Pride in Defeat - Teldrassil and Theme

So - (first off I think this was a really good read, and great use of the Winter War as a comparative tool) I want to draw attention to an instance of these things you’ve listed, but in an instance that Blizzard executed really well.

Suramar.

I recently replayed through the zone and I had a moment where, genuinely I was almost tearful thinking about how well executed and laid out this story was, and how much I truly, truly, truly loved much of Legion’s narrative arc.

Suramar, I would argue, is the single greatest story that Blizzard has told since the RTS WC:III.

We start out as the genuine underdogs, cobbling together a resistance from literal scraps: withered people who have lost their home, their power, their families - everything that made up their identity. And yet they persist. They refuse to be counted out.

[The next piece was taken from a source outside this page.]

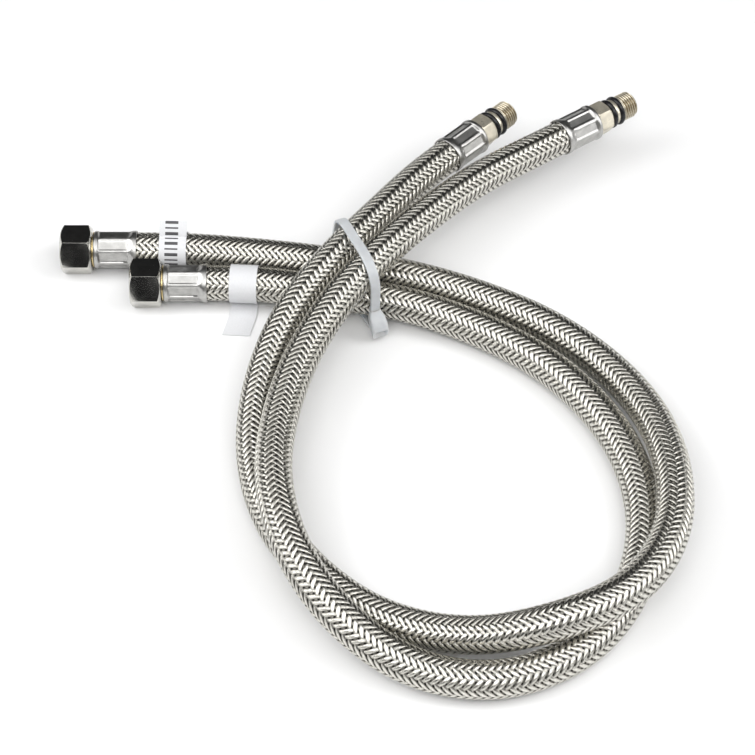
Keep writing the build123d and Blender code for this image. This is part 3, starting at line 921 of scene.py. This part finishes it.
class CONNECTOR_OT_stage(bpy.types.Operator):
    """Lay the floor, light it softly and set the camera"""
    bl_idname = "connector.stage"
    bl_label = "Stage"

    def execute(self, context):
        scene = context.scene
        scene.view_settings.view_transform = "Standard"
        floor = bpy.data.meshes.new("Floor")
        reach = FLOOR_REACH
        corners = [(-reach, -reach, 0), (reach, -reach, 0), (reach, reach, 0), (-reach, reach, 0)]
        floor.from_pydata(corners, [], [(0, 1, 2, 3)])
        material, tree, shader = new_material("Pale floor", (0.86, 0.86, 0.86), 0.75)
        place = object_place(tree)
        tone = noise(tree, place, 30.0, 2.0, 0.5)
        tree.links.new(tint(tree, tone, (0.85, 0.85, 0.85), (0.87, 0.87, 0.87)), shader.inputs["Base Color"])
        new_object("Floor", floor, material)
        world = bpy.data.worlds.new("Studio")
        world.use_nodes = True
        world.node_tree.nodes["Background"].inputs["Color"].default_value = (0.5, 0.51, 0.53, 1)
        world.node_tree.nodes["Background"].inputs["Strength"].default_value = 0.04
        scene.world = world
        for name, place, aim, wide, tall, power in LIGHTS:
            data = bpy.data.lights.new(name, "AREA")
            data.shape = "RECTANGLE"
            data.size = wide
            data.size_y = tall
            data.energy = power
            lamp = bpy.data.objects.new(name, data)
            lamp.location = place
            lamp.rotation_euler = (Vector(aim) - Vector(place)).to_track_quat("-Z", "Y").to_euler()
            scene.collection.objects.link(lamp)
        data = bpy.data.cameras.new("Camera")
        data.lens = CAMERA_LENS
        data.sensor_width = 36.0
        data.clip_start = 0.01
        data.clip_end = 20.0
        camera = bpy.data.objects.new("Camera", data)
        camera.location = Vector(CAMERA_PLACE) * MM
        look = Vector(CAMERA_AIM) * MM - camera.location
        camera.rotation_euler = look.to_track_quat("-Z", "Y").to_euler()
        scene.collection.objects.link(camera)
        scene.camera = camera
        return {"FINISHED"}


class CONNECTOR_OT_hoses(bpy.types.Operator):
    """Lay both hoses: the rubber tube and the strands woven over it"""
    bl_idname = "connector.hoses"
    bl_label = "Hoses"

    def execute(self, context):
        hose = context.scene.connector_hose
        steps = 1030
        for name, route in ROUTES.items():
            tube = new_object(name + "_tube", hose_curve(name + " tube", route, hose.core_radius))
            settle(tube, finishes()["Tube rubber"], "inner_tube_rubber", BODY, name + "_inner_tube")
            line = line_mesh(name)
            for hand, word in ((1.0, "right"), (-1.0, "left")):
                strands = wound_strands(name + "_strands_" + word, line, hand, steps)
                settle(strands, finishes()["Braid wire"], "stainless_braid", BODY, name + "_braid")
        return {"FINISHED"}


class CONNECTOR_OT_fittings(bpy.types.Operator):
    """Finish the sleeves, nuts, stems, tails and seals"""
    bl_idname = "connector.fittings"
    bl_label = "Fittings"

    def execute(self, context):
        looks = finishes()
        sizes = context.scene.connector_fitting
        for name, route in ROUTES.items():
            for mouth, inner, end in ((route[0], route[1], "nut"), (route[-1], route[-2], "tail")):
                place = outward_frame(mouth, inner)
                sleeve = name + "_" + end + "_sleeve"
                mesh = turned_mesh(sleeve + "_pressed", SLEEVE_OUTLINE, place, 128, pressed)
                shade(mesh, 50.0)
                piece = new_object(sleeve + "_pressed", mesh)
                settle(piece, looks["Pressed sleeve"], "crimp_sleeve", BODY, sleeve)
            outline = list(TAIL_OUTLINE)
            step = sizes.tail_pitch / MM / PROFILE_POINTS_PER_TURN
            height = TAIL_THREAD[0] + step
            tip = sizes.tail_thread_radius / MM
            while height < TAIL_THREAD[1] - 0.02:
                outline.append((min(tip, tip - TIP_CHAMFER + (TAIL_THREAD[1] - height)), height))
                height += step
            outline += [
                (tip - TIP_FACE_STEP, TAIL_THREAD[1]),
                (TAIL_BORE + TAIL_BORE_CHAMFER[0], TAIL_THREAD[1]),
                (TAIL_BORE, TAIL_THREAD[1] - TAIL_BORE_CHAMFER[1]),
            ]
            mesh = turned_mesh(name + "_tail_turned", outline, place, 96, hexagonal)
            shade(mesh, 40.0)
            piece = new_object(name + "_tail_turned", mesh)
            settle(piece, looks["Tail plate"], "nickel_plate", BODY, name + "_tail")
            place = outward_frame(route[0], route[1])
            step = sizes.nut_pitch / MM / PROFILE_POINTS_PER_TURN
            count = int((NUT_THREAD[1] - NUT_THREAD[0]) / step)
            inside = [(NUT_THREAD_RADIUS, NUT_THREAD[0] + step * index) for index in range(count + 1)]
            liner = [(NUT_LINER_RADIUS, NUT_THREAD[0]), *inside, (NUT_LINER_RADIUS, inside[-1][1])]
            mesh = turned_mesh(name + "_nut_thread", liner, place, 96, threaded)
            shade(mesh, 50.0)
            piece = new_object(name + "_nut_thread", mesh)
            settle(piece, looks["Nickel plate"], "nickel_plate", name + "_nut")
        machined = (
            ("_nut_stem", "Bare brass", "bare_brass", 0.5),
            ("_swivel_nut", "Nickel plate", "nickel_plate", 1.0),
        )
        for node in frame["nodes"]:
            for ending, look, slot, width in machined:
                if node.endswith(ending):
                    piece = softened_copy(node, sizes.edge * width)
                    body = body_of(bpy.data.objects[node])[0]
                    settle(piece, looks[look], slot, body, node)
            if node.endswith(("_o_ring", "_washer")):
                piece = bpy.data.objects[node]
                piece.data.materials.clear()
                piece.data.materials.append(looks["Seal rubber"])
        return {"FINISHED"}


class CONNECTOR_OT_tags(bpy.types.Operator):
    """Fold the paper tags round the hoses, one printed with plain bars and one blank"""
    bl_idname = "connector.tags"
    bl_label = "Paper tags"

    def execute(self, context):
        trim = context.scene.connector_trim
        radius = trim.tag_radius / MM
        for name, look in (("rear", "Printed tag"), ("front", "Tag paper")):
            line = [vert.co.copy() for vert in line_mesh(name).vertices]
            walked = 0.0
            for here, there in zip(line, line[1:]):
                walked += (there - here).length
                if walked >= TAG_DISTANCE * MM:
                    break
            ahead = (there - here).normalized()
            level = Vector((-ahead.y, ahead.x, 0)).normalized()
            up = ahead.cross(level)
            place = Matrix((level, up, ahead)).transposed().to_4x4()
            place.translation = there
            path = []
            if name == "rear":
                for step in range(10):
                    share = 1 - step / 10
                    rise = 4.6 * share - 0.6 * share ** 2
                    path.append((3.0 * share + 0.9 * share ** 2, radius + 0.15 + rise))
                start, turn = 90.0, 1
            else:
                floor = -there.z / MM + 0.35
                for step in range(14):
                    share = 1 - step / 14
                    sag = (1 - share) ** 2
                    path.append((-0.6 - 17.6 * share, floor + 0.5 * sag))
                path.append((-0.4, -radius - 0.15))
                start, turn = -90.0, -1
            for step in range(61):
                angle = math.radians(start + turn * 6.0 * step)
                path.append((radius * math.cos(angle), radius * math.sin(angle)))
            skew = 0.0 if name == "rear" else -1.6
            piece = tag_strip(name + "_tag_folded", place, path, skew, TAG_WIDTH, trim.paper_thickness)
            settle(piece, finishes()[look], "paper_tag", BODY, name + "_tag")
        return {"FINISHED"}


class CONNECTOR_OT_tie(bpy.types.Operator):
    """Draw the nylon tie round all four passes of the hoses"""
    bl_idname = "connector.tie"
    bl_label = "Cable tie"

    def execute(self, context):
        trim = context.scene.connector_trim
        path, origin, along, across = tie_path(trim.tie_slack)
        up = Vector((0, 0, 1))
        bm = bmesh.new()
        rings = []
        for index, spot in enumerate(path):
            ahead = (path[(index + 1) % len(path)] - path[index - 1]).normalized()
            out = along * ahead.y - up * ahead.x
            centre = origin + along * spot.x + up * spot.y
            section = rounded_section(centre, across, out, trim.tie_width, trim.tie_thickness, 20, 0.3)
            rings.append([bm.verts.new(point) for point in section])
        for index, here in enumerate(rings):
            there = rings[(index + 1) % len(rings)]
            for step in range(len(here)):
                after = (step + 1) % len(here)
                bm.faces.new((here[step], here[after], there[after], there[step]))
        sections = []
        for reach, width, depth in TIE_HEAD:
            centre, run, out = head_place(reach, origin, along)
            slant = run * 0.6 * smooth(3.5, 7.5, reach)
            centre = centre + out * (depth - 1.3) * MM / 2
            sections.append(rounded_section(centre, across, out - slant, width * MM, depth * MM))
        loft(bm, sections)
        stub = []
        for reach in (5.4, 6.4, 7.6):
            centre, run, out = head_place(reach, origin, along)
            centre = centre + out * 1.0 * MM
            stub.append(rounded_section(centre, across, out - run * 0.5, 3.3 * MM, 1.0 * MM, 16, 0.3))
        loft(bm, stub)
        bmesh.ops.recalc_face_normals(bm, faces=bm.faces)
        mesh = bpy.data.meshes.new("cable_tie_moulded")
        bm.to_mesh(mesh)
        bm.free()
        shade(mesh, 42.0)
        piece = new_object("cable_tie_moulded", mesh)
        settle(piece, finishes()["Natural nylon"], "natural_nylon", BODY, "cable_tie")
        low = min(vert.co.z for vert in mesh.vertices)
        if low < 0:
            raise RuntimeError("The tie goes %.2f mm into the floor" % (-low / MM))
        return {"FINISHED"}


class CONNECTOR_PT_panel(bpy.types.Panel):
    """Lists the pieces that can be built"""
    bl_label = "Tap connectors"
    bl_idname = "CONNECTOR_PT_panel"
    bl_space_type = "VIEW_3D"
    bl_region_type = "UI"
    bl_category = "Tap connectors"

    def draw(self, context):
        scene = context.scene
        groups = (scene.connector_hose, scene.connector_fitting, scene.connector_trim, scene.connector_finish)
        for settings in groups:
            box = self.layout.box()
            for key in settings.__annotations__:
                box.prop(settings, key)
        for operator in OPERATORS:
            self.layout.operator(operator.bl_idname)


OPERATORS = (
    CONNECTOR_OT_stage, CONNECTOR_OT_hoses, CONNECTOR_OT_fittings, CONNECTOR_OT_tags, CONNECTOR_OT_tie,
)
CLASSES = (HoseSettings, FittingSettings, TrimSettings, FinishSettings, *OPERATORS, CONNECTOR_PT_panel)


def register():
    for kind in CLASSES:
        bpy.utils.register_class(kind)
    bpy.types.Scene.connector_hose = bpy.props.PointerProperty(type=HoseSettings)
    bpy.types.Scene.connector_fitting = bpy.props.PointerProperty(type=FittingSettings)
    bpy.types.Scene.connector_trim = bpy.props.PointerProperty(type=TrimSettings)
    bpy.types.Scene.connector_finish = bpy.props.PointerProperty(type=FinishSettings)


def unregister():
    del bpy.types.Scene.connector_hose
    del bpy.types.Scene.connector_fitting
    del bpy.types.Scene.connector_trim
    del bpy.types.Scene.connector_finish
    for kind in reversed(CLASSES):
        bpy.utils.unregister_class(kind)


def main():
    register()
    bpy.ops.connector.stage()
    bpy.ops.connector.hoses()
    bpy.ops.connector.fittings()
    bpy.ops.connector.tags()
    bpy.ops.connector.tie()


if __name__ == "__main__":
    main()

We build them up over time, we help them gain weapons and allies, we bolster their resistance with help from the outside, we start a guerrilla war in their city. This all happens over the course of a single patch, but it felt like so much longer, and it was incredible. The losses, the victories, the deaths and sacrifices that really made you sit there and think “holy bloody hell man.”

Those are the incredible moments of resistance and heroism that make Warcraft what it is.

And then we got Teldrassil and Darkshore/Ashenvale. No relatable characters to identify with that stick with us through the end, no slow build up, no minor victories or losses - only these massive moments that we, as a character/player, have zero impact on, and no sensible narrative sequence to follow that made sense.

Half the things in the Darkshore storyline were just thrown in there because “why not”. Dark Ranger Kaldorei? Explanation for how that’s possible? No. Explanation for Nathanos standing up to a god empowered, vengeance driven Night Elf warrior? No. Slow build up to the warfront that gets us genuinely excited and engaged in the movement? No.

Darkshore missed every single one of the critical elements that Suramar had in spades, and Blizzard wasted a truly phenomenal opportunity to embrace a model that worked stunningly well back in Legion.

Like you’ve said in your first points, engaging players with active involvement (and characters that they connect to), consistency and build up, and small moments to tie together the larger narrative - these are all essential to making a story memorable.

They can want to do a lot of stuff, but being able to follow through on execution is critical; they failed at that. Not to mention that the essential information in a fraking book, not the actual game.

But it was told to us, rather than us being engaged with it long term.

It’s like the whole J.K. Rowling thing where every few years she goes “oh yeah, that character is gay”, or “that character was Jewish.” Um, hello - we need it in the moment, we need it when we’re reading it the first time, we need it to be an active part of the story from the get go, not told to us after the fact to soothe over crap you left out for whatever reason.

Sure, give us a novella. Awesome. But make sure it’s supplemental, not essential. If I’m playing a game and it’s all about this massive war, I need to see that in the game. This would be like Star Wars Episode V showing you only Luke’s story and entirely leaving out the whole Bespin thing and telling folks to go read a book to find out the essential info.

If the only compelling aspect of a story is not in the actual retail product, you’re not succeeding at producing and delivering a full product.